N. Korea spurns pressure, triggers rocket

U.N. Security Council to meet today

Jean H. Lee Associated Press

SEOUL, South Korea – North Korea defiantly carried out a provocative rocket launch today that the U.S., Japan and other nations suspect was a cover for a test of its long-range missile technology.

Liftoff took place at 11:30 a.m. local time from the coastal Musudan-ri launch pad in northeastern North Korea, the South Korean and U.S. governments said. The multistage rocket hurtled toward the Pacific, reaching Japanese airspace within seven minutes, but no debris appeared to hit its territory, officials in Tokyo said.

The U.N. Security Council approved an emergency session for this afternoon in New York, following a request from Japan that came minutes after the launch.

The South Koreans called it “reckless,” the Americans “provocative,” and Japan said it strongly protested the launch.

The launch was a bold act of defiance against President Barack Obama, Japanese leader Taro Aso, Hu Jintao of China and others who pressed Pyongyang in the days leading up to liftoff to call off a launch they said would threaten peace and stability in Northeast Asia.

South Korea’s presidential Blue House said the launch poses a “serious threat” to stability on the Korean peninsula and that it would respond to the provocation “sternly and resolutely.” President Lee Myung-bak ordered the military to remain on alert, the Blue House said.

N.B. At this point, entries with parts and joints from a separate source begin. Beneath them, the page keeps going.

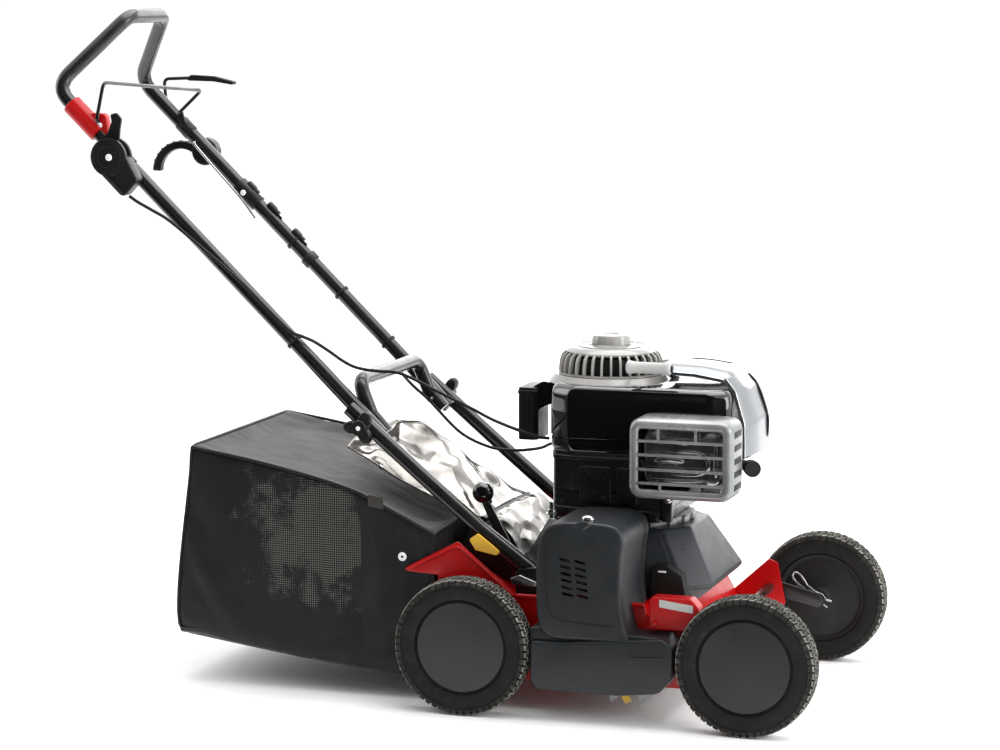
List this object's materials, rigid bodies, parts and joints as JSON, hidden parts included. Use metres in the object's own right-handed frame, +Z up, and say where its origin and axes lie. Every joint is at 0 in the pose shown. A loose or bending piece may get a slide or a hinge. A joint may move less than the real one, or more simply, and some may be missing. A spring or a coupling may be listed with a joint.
{
  "type": "walk-behind petrol lawn scarifier",
  "caption": "Push lawn machine on four wheels with an upright petrol engine, belt-driven knife rotor, folding tube handle, rear flap and fabric bag.",
  "frame": {"origin": "on the ground, under the middle of the whole machine's box", "axes": "+X forwards, +Y to the machine's left, +Z up"},
  "size_m": [1.1993, 0.543, 1.0029],
  "materials": {
    "tyre": "matte moulded rubber with a blocky tread, dusted with pale dirt",
    "hub": "dark grey moulded plastic, satin, with a turned groove",
    "red_paint": "gloss red enamel on pressed steel",
    "grey_cover": "charcoal moulded plastic, fine satin grain",
    "black_plastic": "black moulded plastic, satin",
    "engine_black": "black enamel on cast light metal",
    "gloss_black": "high gloss black moulding",
    "tube_black": "black powder coat, semi gloss",
    "bright_steel": "bright plated steel",
    "cast_metal": "cast and pressed light metal, lightly dulled",
    "silver_cowl": "silver-white moulding, clear coated",
    "dark_steel": "oiled steel",
    "soft_black": "black rubber and cable sheath",
    "bag_fabric": "black woven fabric, coated panels and open mesh sides",
    "smoke_flap": "glossy smoke-coloured sheet",
    "pale_grey": "light grey moulded plastic"
  },
  "bodies": {
    "chassis": {"rear_axle": "bright_steel", "deck": "red_paint", "side_plate_left": "red_paint", "side_plate_right": "red_paint", "height_box": "red_paint", "rear_chute_cover": "black_plastic", "gear_tower": "grey_cover", "mounting_ring": "cast_metal", "drive_belt": "soft_black", "belt_cover": "grey_cover", "cover_screw": "bright_steel", "engine_block": "engine_black", "blower_housing": "gloss_black", "recoil_cover": "black_plastic", "engine_cowl": "silver_cowl", "air_filter_box": "black_plastic", "muffler_guard": "cast_metal", "muffler": "bright_steel", "cylinder_head": "cast_metal", "spark_plug_boot": "soft_black", "handle_leg_right": "tube_black", "handle_leg_left": "tube_black", "handle_brace": "tube_black", "stop_cable_lower": "soft_black", "drive_cable_lower": "soft_black"},
    "front_axle": {"front_axle": "tube_black", "axle_clip": "bright_steel"},
    "wheel_front_right": {"tyre_front_right": "tyre", "rim_front_right": "hub"},
    "wheel_front_left": {"tyre_front_left": "tyre", "rim_front_left": "hub"},
    "wheel_rear_right": {"tyre_rear_right": "tyre", "rim_rear_right": "hub"},
    "wheel_rear_left": {"tyre_rear_left": "tyre", "rim_rear_left": "hub"},
    "rotor": {"rotor_shaft": "dark_steel", "rotor_knives": "dark_steel", "rotor_pulley": "cast_metal"},
    "cross_shaft": {"cross_shaft": "dark_steel", "drive_pulley": "cast_metal"},
    "engine_shaft": {"engine_shaft": "dark_steel"},
    "recoil_handle": {"recoil_handle": "pale_grey"},
    "fuel_cap": {"fuel_cap": "black_plastic"},
    "upper_handle": {"upper_handle": "tube_black", "bail_bracket": "red_paint", "bail_clip_left": "black_plastic", "throttle_box": "black_plastic", "stop_cable_upper": "soft_black", "drive_cable_upper": "soft_black"},
    "fold_knob_right": {"fold_knob_right": "black_plastic"},
    "fold_knob_left": {"fold_knob_left": "black_plastic"},
    "stop_bail": {"stop_bail": "tube_black"},
    "drive_lever": {"drive_lever": "tube_black"},
    "throttle_lever": {"throttle_lever": "black_plastic"},
    "clutch_lever": {"clutch_lever": "black_plastic"},
    "depth_lever": {"depth_lever": "black_plastic"},
    "rear_flap": {"rear_flap": "smoke_flap"},
    "bag": {"grass_bag": "bag_fabric", "bag_frame": "bright_steel"}
  },
  "joints": [
    {"name": "front_height", "type": "hinge", "parent": "chassis", "child": "front_axle", "pos_m": [0.42766, 0, 0.118], "axis": [0, 1, 0], "range_deg": [-8, 8]},
    {"name": "wheel_front_right_spin", "type": "hinge", "parent": "front_axle", "child": "wheel_front_right", "pos_m": [0.49966, -0.251, 0.1], "axis": [0, 1, 0], "continuous": true},
    {"name": "wheel_front_left_spin", "type": "hinge", "parent": "front_axle", "child": "wheel_front_left", "pos_m": [0.49966, 0.251, 0.1], "axis": [0, 1, 0], "continuous": true},
    {"name": "wheel_rear_right_spin", "type": "hinge", "parent": "chassis", "child": "wheel_rear_right", "pos_m": [0.08266, -0.251, 0.1], "axis": [0, 1, 0], "continuous": true},
    {"name": "wheel_rear_left_spin", "type": "hinge", "parent": "chassis", "child": "wheel_rear_left", "pos_m": [0.08266, 0.251, 0.1], "axis": [0, 1, 0], "continuous": true},
    {"name": "rotor_spin", "type": "hinge", "parent": "chassis", "child": "rotor", "pos_m": [0.30666, 0, 0.086], "axis": [0, 1, 0], "continuous": true},
    {"name": "cross_shaft_spin", "type": "hinge", "parent": "chassis", "child": "cross_shaft", "pos_m": [0.23266, -0.13, 0.205], "axis": [0, 1, 0], "continuous": true},
    {"name": "engine_shaft_spin", "type": "hinge", "parent": "chassis", "child": "engine_shaft", "pos_m": [0.23266, 0, 0.25], "axis": [0, 0, 1], "continuous": true},
    {"name": "recoil_pull", "type": "slide", "parent": "chassis", "child": "recoil_handle", "axis": [0, -1, 0], "range_m": [0, 0.06], "stiffness_N_per_m": 20, "springref_m": -0.15},
    {"name": "fuel_cap_turn", "type": "hinge", "parent": "chassis", "child": "fuel_cap", "pos_m": [0.29466, 0.082, 0.47], "axis": [0, 0, 1], "range_deg": [0, 120]},
    {"name": "handle_fold", "type": "hinge", "parent": "chassis", "child": "upper_handle", "pos_m": [-0.09534, 0, 0.4], "axis": [0, 1, 0], "range_deg": [0, 114]},
    {"name": "fold_knob_right_turn", "type": "hinge", "parent": "chassis", "child": "fold_knob_right", "pos_m": [-0.09534, -0.195, 0.4], "axis": [0, 1, 0], "range_deg": [0, 180]},
    {"name": "fold_knob_left_turn", "type": "hinge", "parent": "chassis", "child": "fold_knob_left", "pos_m": [-0.09534, 0.195, 0.4], "axis": [0, 1, 0], "range_deg": [0, 180]},
    {"name": "stop_bail_squeeze", "type": "hinge", "parent": "upper_handle", "child": "stop_bail", "pos_m": [-0.52434, 0, 0.837], "axis": [0, 1, 0], "range_deg": [-55, 0], "stiffness_Nm_per_rad": 0.5, "springref_deg": 22.92},
    {"name": "drive_lever_squeeze", "type": "hinge", "parent": "upper_handle", "child": "drive_lever", "pos_m": [-0.56234, 0.165, 0.85307], "axis": [0, 1, 0], "range_deg": [-30, 0], "stiffness_Nm_per_rad": 0.6, "springref_deg": 22.92},
    {"name": "throttle_set", "type": "hinge", "parent": "upper_handle", "child": "throttle_lever", "pos_m": [-0.49634, -0.1765, 0.786], "axis": [0, 1, 0], "range_deg": [-20, 20]},
    {"name": "clutch_set", "type": "hinge", "parent": "upper_handle", "child": "clutch_lever", "pos_m": [-0.49634, 0.175, 0.774], "axis": [0, 1, 0], "range_deg": [-15, 25]},
    {"name": "depth_lever_turn", "type": "hinge", "parent": "chassis", "child": "depth_lever", "pos_m": [0.12766, -0.125, 0.185], "axis": [0, 1, 0], "range_deg": [-20, 20]},
    {"name": "flap_lift", "type": "hinge", "parent": "chassis", "child": "rear_flap", "pos_m": [0.06566, 0, 0.258], "axis": [0, 1, 0], "range_deg": [0, 50], "stiffness_Nm_per_rad": 0.3, "springref_deg": -34.38},
    {"name": "bag_pull_off", "type": "slide", "parent": "chassis", "child": "bag", "axis": [-1, 0, 0], "range_m": [0, 0.3]}
  ],
  "couplings": [
    {"joint": "cross_shaft_spin", "follows": "rotor_spin", "ratio": 1.1538},
    {"joint": "engine_shaft_spin", "follows": "rotor_spin", "ratio": 1.1538},
    {"joint": "depth_lever_turn", "follows": "front_height", "ratio": 2.5}
  ]
}
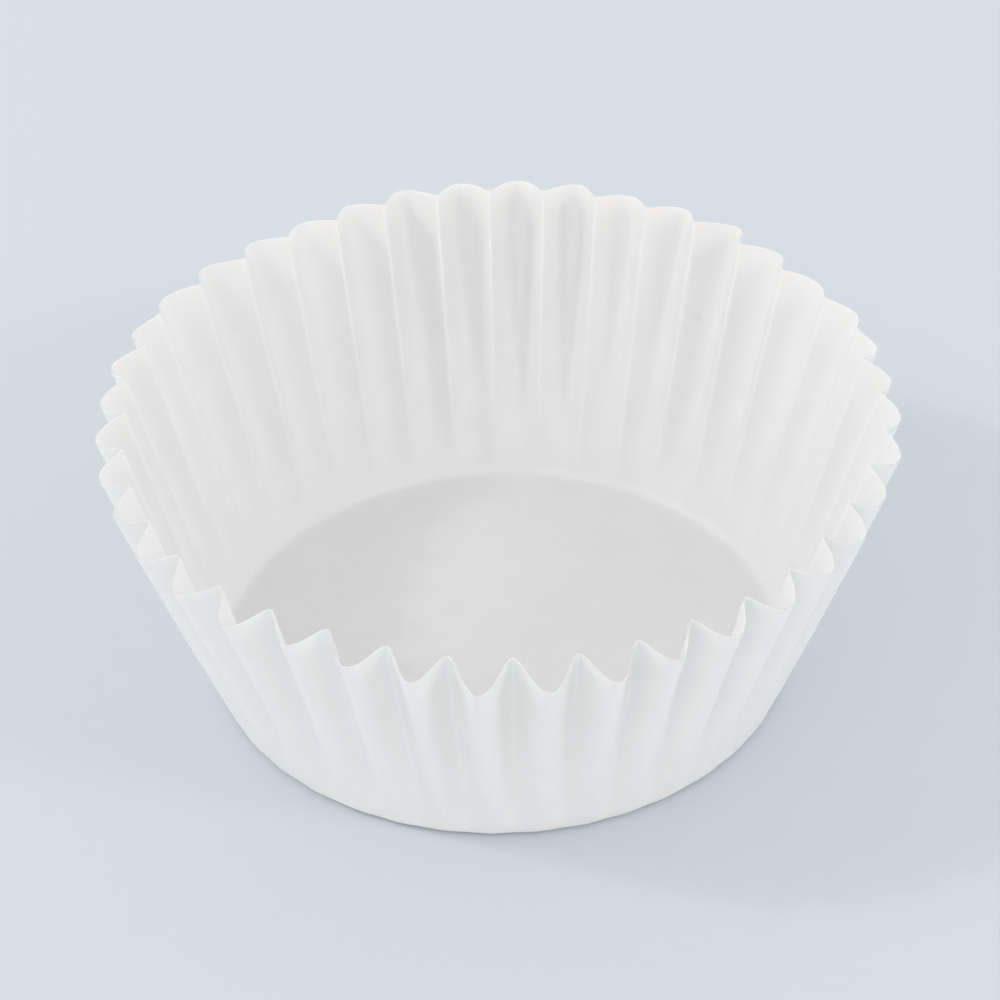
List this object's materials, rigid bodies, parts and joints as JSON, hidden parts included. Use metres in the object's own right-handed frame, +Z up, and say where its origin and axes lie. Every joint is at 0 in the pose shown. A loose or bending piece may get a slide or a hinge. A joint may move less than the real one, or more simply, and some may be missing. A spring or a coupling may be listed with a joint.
{
  "type": "cupcake liner",
  "caption": "Fluted paper baking cup with a flat round bottom and a flared, pleated wall, open at the top.",
  "frame": {"origin": "centre of the underside of the flat bottom, on the surface that the liner stands on", "axes": "+Z up through the open mouth, along the axis of the cup; -Y towards the side that the picture shows in front"},
  "size_m": [0.0685, 0.071, 0.0271],
  "materials": {
    "greaseproof_paper": "smooth matte white greaseproof paper, slightly translucent"
  },
  "bodies": {
    "root": {"paper_liner": "greaseproof_paper"}
  },
  "joints": []
}
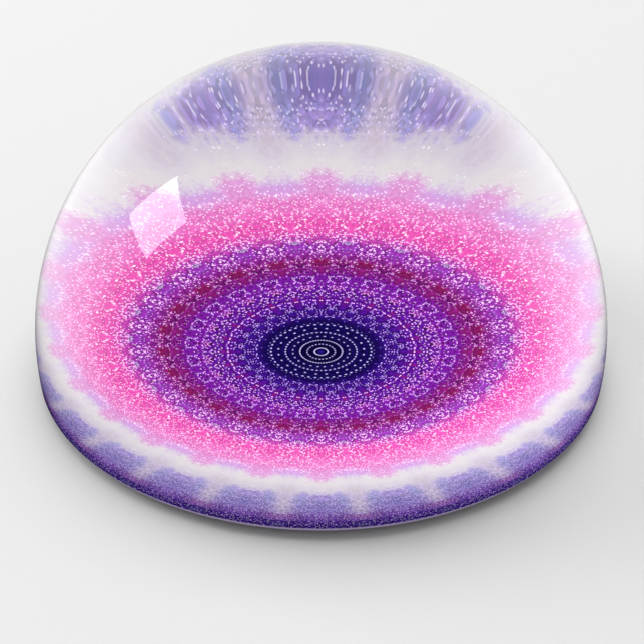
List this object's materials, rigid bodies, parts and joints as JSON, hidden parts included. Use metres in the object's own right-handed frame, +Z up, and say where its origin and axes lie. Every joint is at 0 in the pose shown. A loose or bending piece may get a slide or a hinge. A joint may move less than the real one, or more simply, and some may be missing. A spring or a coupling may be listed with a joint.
{
  "type": "paperweight",
  "caption": "Solid glass dome paperweight with a printed sheet laminated under its flat underside and a felt pad to rest on.",
  "frame": {"origin": "centre of the felt pad's underside, on the surface that the paperweight rests on", "axes": "+Z up through the crown of the dome, the axis that every piece is round about; X and Y are interchangeable"},
  "size_m": [0.0762, 0.0762, 0.0418],
  "materials": {
    "optical_glass": "polished, clear",
    "clear_adhesive": "clear",
    "printed_paper": "colour print on white coated paper",
    "pad_adhesive": "matt",
    "felt": "pressed felt"
  },
  "bodies": {
    "root": {"glass_dome": "optical_glass", "clear_adhesive": "clear_adhesive", "printed_sheet": "printed_paper", "pad_adhesive": "pad_adhesive", "felt_pad": "felt"}
  },
  "joints": []
}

“We cannot contain our disappointment and regret over North Korea’s reckless act,” presidential spokesman Lee Dong-kwan told reporters today. He said the launch of the long-range rocket “poses a serious threat to security on the Korean peninsula and the world.”

North Korea claims its aim is to send an experimental communications satellite into orbit in a peaceful bid to develop its space program.

The U.S., South Korea, Japan and others suspect the launch is a guise for testing the regime’s long-range missile technology – one step toward eventually mounting a nuclear weapon on a missile capable of reaching Alaska and beyond.

They contend the launch violates a 2006 resolution barring the regime from ballistic missile activity.

Obama said Friday the launch would be a “provocative” move with consequences. State Department spokesman Fred Lash said late Saturday in Washington that the U.S. will “take appropriate steps to let North Korea know that it cannot threaten the safety and security of other countries with impunity.”

He called the launch a clear violation of U.N. Security Council Resolution 1718, adopted five days after North Korea carried out a nuclear weapons test in 2006.